Neural-Symbolic VideoQA: Learning Compositional Spatio-Temporal Reasoning for Real-world Video Question Answering
Lili Liang, Guanglu Sun, Jin Qiu, Lizhong Zhang
TL;DR
This work tackles real-world VideoQA with compositional spatio-temporal questions by introducing NS-VideoQA, a neural-symbolic framework that first converts video content into a Symbolic Representation ($SR$) using a Scene Parser Network (SPN) and then performs top-down question decomposition and bottom-up program execution with a Symbolic Reasoning Machine (SRM). The SPN jointly extracts static scene information ($R_{static}(v)$) and dynamic action chronologies ($R_{dynamic}(v)$) to form $SR(v)=(R_{static}(v),R_{dynamic}(v))$, while SRM employs a polymorphic program executor to answer questions with traceable intermediate reasoning. Evaluated on the AGQA Decomp benchmark, NS-VideoQA outperforms purely neural VideoQA models in compositional accuracy (CA), right for the wrong reasons (RWR), and internal consistency (IC), demonstrating stronger capability in spatio-temporal and logical inference and enabling error analysis via execution traces.
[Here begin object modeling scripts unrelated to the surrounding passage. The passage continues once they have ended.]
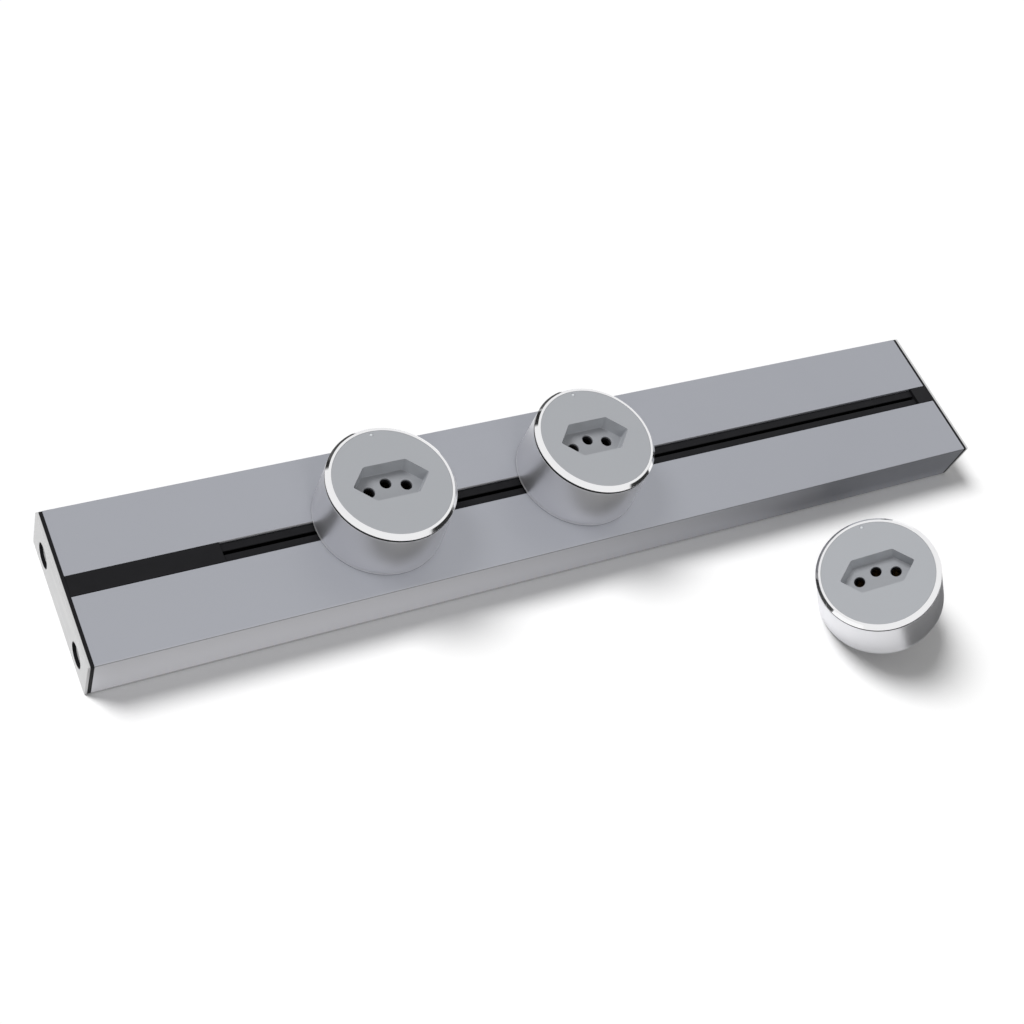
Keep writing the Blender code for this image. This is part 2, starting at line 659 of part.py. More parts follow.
def contact_carrier(name, parent):
    """Base disc, neck and locking block in one moulding, with a channel for each contact."""
    profile = [
        (0.0, CARRIER_TOP),
        (FIT_RADIUS, CARRIER_TOP),
        (FIT_RADIUS, CARRIER_HEIGHT),
        (HUB_RADIUS, CARRIER_HEIGHT),
        (HUB_RADIUS, PAD_THICKNESS + RUNNING_GAP),
        (NECK_RADIUS, PAD_THICKNESS + RUNNING_GAP),
        (NECK_RADIUS, BLOCK_TOP - OVERLAP),
        (0.0, BLOCK_TOP - OVERLAP),
    ]
    carrier = keep(turned(name, profile, closed=False), "black_plastic", parent)
    half = BLOCK_WIDTH / 2
    lift = math.acos(half / BLOCK_RADIUS)
    outline = arc((0.0, 0.0), BLOCK_RADIUS, lift, math.pi - lift, CORNER_STEPS * 2)
    outline += arc((0.0, 0.0), BLOCK_RADIUS, math.pi + lift, math.tau - lift, CORNER_STEPS * 2)
    add(carrier, prism(f"{name}_block", [outline], BLOCK_BOTTOM, BLOCK_TOP), parent)
    thick = STRIP / 2 + CLEARANCE
    for word, side in (("live", 1), ("neutral", -1)):
        place = -side * RISER_PLACE
        channel = strip_outline(side, CARRIER_TOP + OVERLAP, BLOCK_RADIUS + OVERLAP, CLEARANCE)
        tool = prism(f"{name}_{word}_channel", [channel], place - thick, place + thick, "X")
        cut(carrier, tool, parent)
    wide = STRIP_WIDTH / 2 + CLEARANCE
    low = (-wide, EARTH_RISER_PLACE - thick, BLOCK_BOTTOM - OVERLAP)
    high = (wide, EARTH_RISER_PLACE + thick, CARRIER_TOP + OVERLAP)
    cut(carrier, box(f"{name}_earth_channel", low, high), parent)


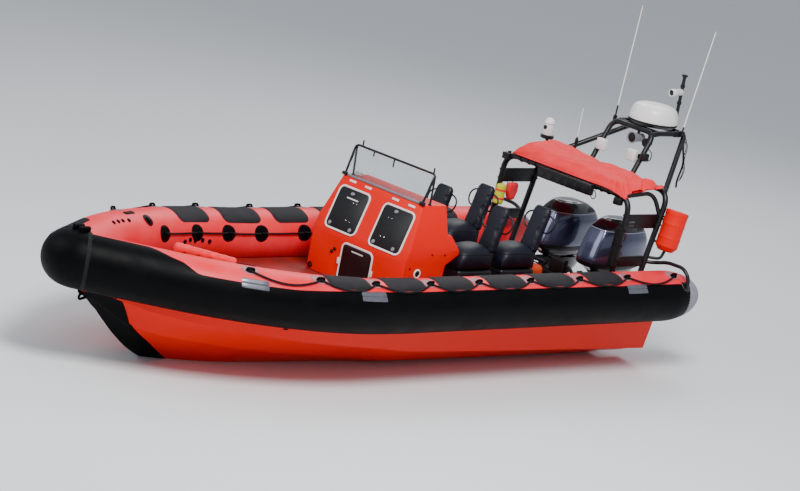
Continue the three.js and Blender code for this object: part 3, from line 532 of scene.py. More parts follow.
def makeStage():
    bpy.ops.mesh.primitive_plane_add(size=stageLook["floorSize"])
    floor = bpy.context.object
    floor.name = "floor"
    material = bpy.data.materials.new("paintedFloor")
    material.use_nodes = True
    shader = material.node_tree.nodes["Principled BSDF"]
    shader.inputs["Base Color"].default_value = linear(stageLook["floor"])
    shader.inputs["Roughness"].default_value = stageLook["floorRoughness"]
    floor.data.materials.append(material)
    world = bpy.data.worlds.new("studio")
    world.use_nodes = True
    background = world.node_tree.nodes["Background"]
    background.inputs["Color"].default_value = linear(stageLook["world"])
    background.inputs["Strength"].default_value = stageLook["worldPower"]
    bpy.context.scene.world = world
    for place, size, power in stageLook["lamps"]:
        bpy.ops.object.light_add(type="AREA", location=place)
        lamp = bpy.context.object
        lamp.data.size = size
        lamp.data.energy = power
        aim = Vector(stageLook["aim"]) - Vector(place)
        lamp.rotation_euler = aim.to_track_quat("-Z", "Y").to_euler()


makeStage()
print("stage set")

# Collar: one centreline for all that lies on it
collar = {
    "radius": 0.2545,
    "halfSpacing": 1.188,
    "axisZ": 0.78,
    "bendX": 0.806,
    "bendRadius": 3.389,
    "bendAngle": 0.64,
    "sheerX": 0.455,
    "sheerRise": 0.166,
    "sheerPower": 1.383,
    "noseX": 3.46,
    "noseBend": 0.096,
    "sternX": -3.18,
    "sternLength": 0.54,
    "seamX": 3.385,
}
straightX = collar["bendX"] + collar["bendRadius"] * math.sin(collar["bendAngle"])
straightY = collar["halfSpacing"] - collar["bendRadius"] * (1 - math.cos(collar["bendAngle"]))
straightS = collar["bendX"] + collar["bendRadius"] * collar["bendAngle"]
cornerX = collar["noseX"] - collar["noseBend"] * (1 - math.sin(collar["bendAngle"]))
cornerS = straightS + (cornerX - straightX) / math.cos(collar["bendAngle"])
tipS = cornerS + collar["noseBend"] * (math.pi / 2 - collar["bendAngle"])


def axisHeight(x):
    part = max(0, x - collar["sheerX"]) / (collar["noseX"] - collar["sheerX"])
    return collar["axisZ"] + collar["sheerRise"] * part ** collar["sheerPower"]


# Length along the centreline from x, and back: x, y and heading at that length
def stationOf(x):
    if x <= collar["bendX"]:
        return x
    if x <= straightX:
        return collar["bendX"] + collar["bendRadius"] * math.asin(
            (x - collar["bendX"]) / collar["bendRadius"]
        )
    return straightS + (x - straightX) / math.cos(collar["bendAngle"])


def pathAt(s):
    if s <= collar["bendX"]:
        return s, collar["halfSpacing"], 0
    if s <= straightS:
        turn = (s - collar["bendX"]) / collar["bendRadius"]
        x = collar["bendX"] + collar["bendRadius"] * math.sin(turn)
        return x, collar["halfSpacing"] - collar["bendRadius"] * (1 - math.cos(turn)), turn
    turn, bend = collar["bendAngle"], collar["noseBend"]
    if s <= cornerS:
        run = s - straightS
        return straightX + run * math.cos(turn), straightY - run * math.sin(turn), turn
    more = turn + (s - cornerS) / bend
    x = cornerX + bend * (math.sin(more) - math.sin(turn))
    return x, bend * math.cos(more), more


def tubeRadius(x):
    part = min(1, max(0, (collar["sternX"] - x) / collar["sternLength"]))
    return collar["radius"] * (1 - part**2) ** 0.58


# A point on the collar: metres along it, degrees round it from outboard through the top
def onTube(s, degrees, lift=0.0, side=1):
    x, y, turn = pathAt(s)
    angle = math.radians(degrees)
    outboard = Vector((math.sin(turn), math.cos(turn), 0))
    away = outboard * math.cos(angle) + Vector((0, 0, 1)) * math.sin(angle)
    point = Vector((x, y, axisHeight(x))) + away * (tubeRadius(x) + lift)
    return Vector((point.x, side * max(point.y, 0.0004), point.z))


# A flat piece (x along, y round, z out) laid on the collar at a place
def layOnTube(piece, x, degrees, side):
    start = stationOf(x)
    for vertex in piece.data.vertices:
        flat = vertex.co.copy()
        swing = math.degrees(flat.y / collar["radius"])
        vertex.co = onTube(start + flat.x, degrees + swing, flat.z, side)
    cleanUp(piece, 0.00002)
    return piece


# A flat rounded patch, its rim lower than its middle
def flatPatch(name, long, wide, corner, thick, rim=0.006, columns=14, rows=14):
    hx, hy = long / 2, wide / 2
    rx, ry = min(corner, hx), min(corner, hy)

    def place(u, v):
        x, y = (2 * u - 1) * hx, (2 * v - 1) * hy
        dx, dy = (abs(x) - (hx - rx)) / rx, (abs(y) - (hy - ry)) / ry
        if dx > 0 and dy > 0:
            pull = max(dx, dy) / math.hypot(dx, dy)
            x = math.copysign(hx - rx + dx * pull * rx, x)
            y = math.copysign(hy - ry + dy * pull * ry, y)
        edge = min(hx - abs((2 * u - 1) * hx), hy - abs((2 * v - 1) * hy))
        return Vector((x, y, thick * min(1, 0.25 + 0.75 * edge / rim)))

    return shapedGrid(name, columns, rows, place, 0.00001)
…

The framework thus advances interpretable, robust real-world video reasoning with a clear pathway to improving symbolic representations and rule-clarity for even more reliable multi-step question answering.
Abstract
Compositional spatio-temporal reasoning poses a significant challenge in the field of video question answering (VideoQA). Existing approaches struggle to establish effective symbolic reasoning structures, which are crucial for answering compositional spatio-temporal questions. To address this challenge, we propose a neural-symbolic framework called Neural-Symbolic VideoQA (NS-VideoQA), specifically designed for real-world VideoQA tasks. The uniqueness and superiority of NS-VideoQA are two-fold: 1) It proposes a Scene Parser Network (SPN) to transform static-dynamic video scenes into Symbolic Representation (SR), structuralizing persons, objects, relations, and action chronologies. 2) A Symbolic Reasoning Machine (SRM) is designed for top-down question decompositions and bottom-up compositional reasonings. Specifically, a polymorphic program executor is constructed for internally consistent reasoning from SR to the final answer. As a result, Our NS-VideoQA not only improves the compositional spatio-temporal reasoning in real-world VideoQA task, but also enables step-by-step error analysis by tracing the intermediate results. Experimental evaluations on the AGQA Decomp benchmark demonstrate the effectiveness of the proposed NS-VideoQA framework. Empirical studies further confirm that NS-VideoQA exhibits internal consistency in answering compositional questions and significantly improves the capability of spatio-temporal and logical inference for VideoQA tasks.